Voters also passed Measure A, the one-eighth percent sales tax
South Valley voters Nov. 6 approved the Measure X Gavilan bond and Measure A county sales tax.
In local government, Gilroy voters selected Marie Blankley, Dion Bracco, Peter Leroe-Muñoz , and Carol Marquez to serve as city councilmembers.
District 7 voters selected Claudia Rossi to return to serve on the Santa Clara County Board of Education. Edwin Diaz will replace Walt Glines as the Gavilan Community College Board. Sheriff Laurie Smith won a sixth term.

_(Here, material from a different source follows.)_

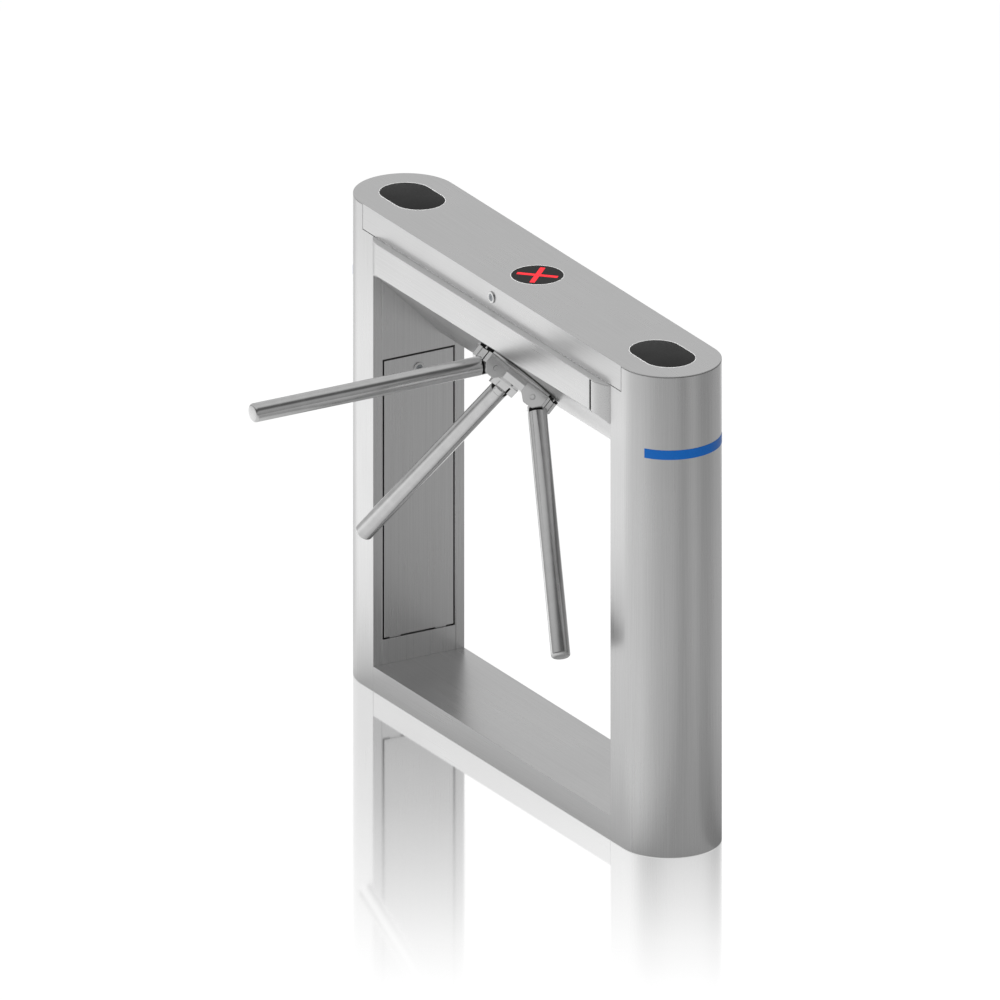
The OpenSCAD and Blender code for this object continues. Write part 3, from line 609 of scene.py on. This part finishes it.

In state government Robert Rivas will fill the empty state assembly seat vacated by Anna Caballero. In national government, Democrats Jimmy Panetta and Zoe Lofgren will return to serve the South Valley in the House of Representatives.
Measure X, the $248-million facility bond, raises money that will continue the progress made by the 2004 Measure E. It will cost $25 per $100,000 of assessed property. It will require a citizens’ oversight committee and a project list so the community will know exactly how and when the money will be spent. It required a 55 percent approval to pass and received from South Valley voters 16,250 yes votes (60.43 percent) to 10,639 no votes (39.57 percent). In San Benito County, also in the Gavilan district, it received 5,390 yes votes (51.30 percent) to 5,117 no votes (48.70 percent).

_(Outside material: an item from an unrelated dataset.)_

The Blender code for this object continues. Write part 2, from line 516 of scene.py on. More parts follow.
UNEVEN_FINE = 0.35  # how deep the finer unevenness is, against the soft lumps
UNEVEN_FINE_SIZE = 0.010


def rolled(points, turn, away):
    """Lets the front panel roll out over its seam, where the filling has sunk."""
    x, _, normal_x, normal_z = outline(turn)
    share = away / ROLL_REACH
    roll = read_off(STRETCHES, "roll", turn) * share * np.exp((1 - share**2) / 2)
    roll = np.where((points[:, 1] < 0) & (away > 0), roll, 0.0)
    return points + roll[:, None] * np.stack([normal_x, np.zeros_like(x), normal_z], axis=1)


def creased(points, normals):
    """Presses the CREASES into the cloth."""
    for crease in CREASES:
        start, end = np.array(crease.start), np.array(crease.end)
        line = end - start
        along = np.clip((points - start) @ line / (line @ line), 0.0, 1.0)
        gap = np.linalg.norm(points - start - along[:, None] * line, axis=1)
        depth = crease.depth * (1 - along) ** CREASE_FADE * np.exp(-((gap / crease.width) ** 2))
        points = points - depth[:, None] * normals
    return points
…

“This is a very exciting event in the history of Gavilan College,” said Kathleen Rose, Gavilan president/superintendent. “We want to thank everyone who was a part of this effort — first of all, the voters who showed up and voted yes on X, and those who volunteered to walk districts, put out fliers, make phone calls, and attend events…. Even if you did not vote for Measure X, we thank you for your participation in the process and invite you to be involved with Gavilan College as we move forward together.”
Measure A renews the one-eighth cent (0.125 percent) sales tax to fund general city purposes. It passed with 235,649 (72.62 percent) to 88,843 votes (27.38 percent).
Marie Blankley received 5,874 votes (25.30 percent), the most of the Gilroy City Council candidates. Dion Bracco received 4,3501 votes (18.74 percent), and Peter Leroe-Munoz received 4,261 votes (18.35 percent),
Unsuccessful candidates Tom Fischer received 3,701 votes (15.94 percent, Reid Lerner received 2,713 votes (11.69 percent) and Tim Renggli received 2,317 votes (9.98 percent).
In the short-term Gilroy City Council race, Carol Marquez won with 5,479 votes (58.08 percent) to opponent Daniel Harney’s 3,954 votes (41.92 percent).
Blankley said she is grateful for the people in her hometown who supported and helped her through her first election campaign.
“I’m humbled by the vote of confidence so many people have placed in me. Even more humbling to me is the level of support I received in all of Gilroy’s precincts, no matter what neighborhood or part of town,” she said. “I’ve spent a lifetime wishing that divisiveness did not exist in our town, wishing instead for a community that can find more in common than their differences. I hope I can be that person through whom more people find reasons to work together than apart.”
The four candidates who ran unopposed for four seats on the Gilroy Unified School District Board of Trustees are Enrique Diaz, Tuyen Fiack, Anisha Munshi and Linda Piceno.
In the Santa Clara County Board of Education race for Trustee Area 7, Claudia Rossi received 24,328 (55.79 percent) votes to opponent Gino Borgioli’s 19,275 (44.21 percent).
In the Gavilan Community College Board of Trustees race, former Gilroy Unified School District Superintendent Edwin Diaz received 4,314 votes (65.36 percent) to incumbent Walt Glines who received 2,286 votes (34.64 percent).
Diaz said he appreciates the confidence voters have in selecting him.
“The community college system plays a critical role in many students’ lives and during the past few months I have learned about the many successful programs Gavilan College provides,” he said. “I have also learned of the opportunities for Gavilan College to provide more and better experiences to students, be a leader for the education community, and be a source of pride for all residents of South County.”
Santa Clara County Sheriff Laurie Smith keeps her job for a sixth term with 166,170 votes (56.47 percent) to opponent John Hirokawa’s 128,070 votes (43.53 percent).
Editor’s note: the vote numbers are accurate as of 9 a.m. Friday, Nov. 9.